La subdivision régionale montre que tous les candidates jouissent de l’avantage “notre fils”- Mwai Kibaki se trouve en tête au Centre avec 84% ; Kalonzo se trouve en tête à l’Est avec 58%. Dans Nyanza, 81% préfèrent Raila, qui se trouve également en tête au Nord Est, à l’Ouest, dans la Vallée du Rift, à la Côte et au sein de Nairobi. La base de soutien de Raila est la plus forte parmi les plus jeunes Kenyans qui sont particulièrement fâchés à propos de la corruption, tandis que 39% de ceux âgés de plus de 55 ans ont choisi Mwai Kibaki.

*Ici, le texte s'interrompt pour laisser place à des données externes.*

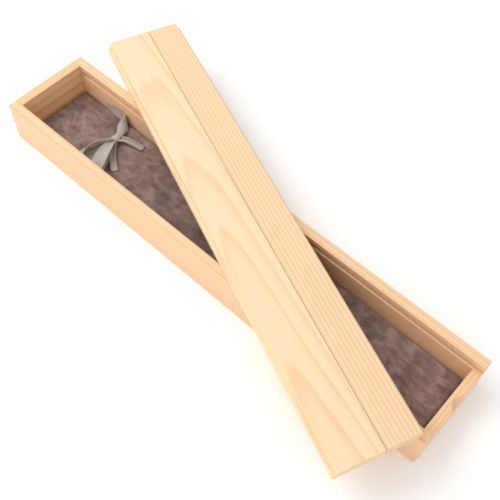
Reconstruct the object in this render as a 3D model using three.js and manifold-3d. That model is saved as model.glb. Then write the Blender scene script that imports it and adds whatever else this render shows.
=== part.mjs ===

Chose intéressante, le sondage montre que les positions des candidats sont en contradiction avec leurs propres supporters. Par exemple, 77% des supporters de Kalonzo ne sont pas d’accord avec sa position de « pardonner et oublier » ; 36% veulent que les corrompus soient confrontés à la force totale de la loi, qu’ils soient emprisonnés pour de longues périodes et que leur propriété soit confisquée, 41% étaient prêts à accepter la restitution et la demande de pardon. Quarante-six pour cent des supporters de Kibaki soutiennent également des options plus radicales. Seule une infime minorité serait prête à réfléchir sur l’option de « pardonner et oublier » ; 7% des supporters de Kalonzo, 6% de ceux de Kibaki et 5% de ceux de Raila.
L’intérêt d’AfriCOG était axé non seulement sur la période électorale mais aussi sur les espoirs post-électoraux des Kenyans. Quel que soit le gouvernement qui entre en fonction, il devra répondre devant le peuple. Que veulent-ils que le nouveau gouvernement fasse en ce qui concerne la corruption ?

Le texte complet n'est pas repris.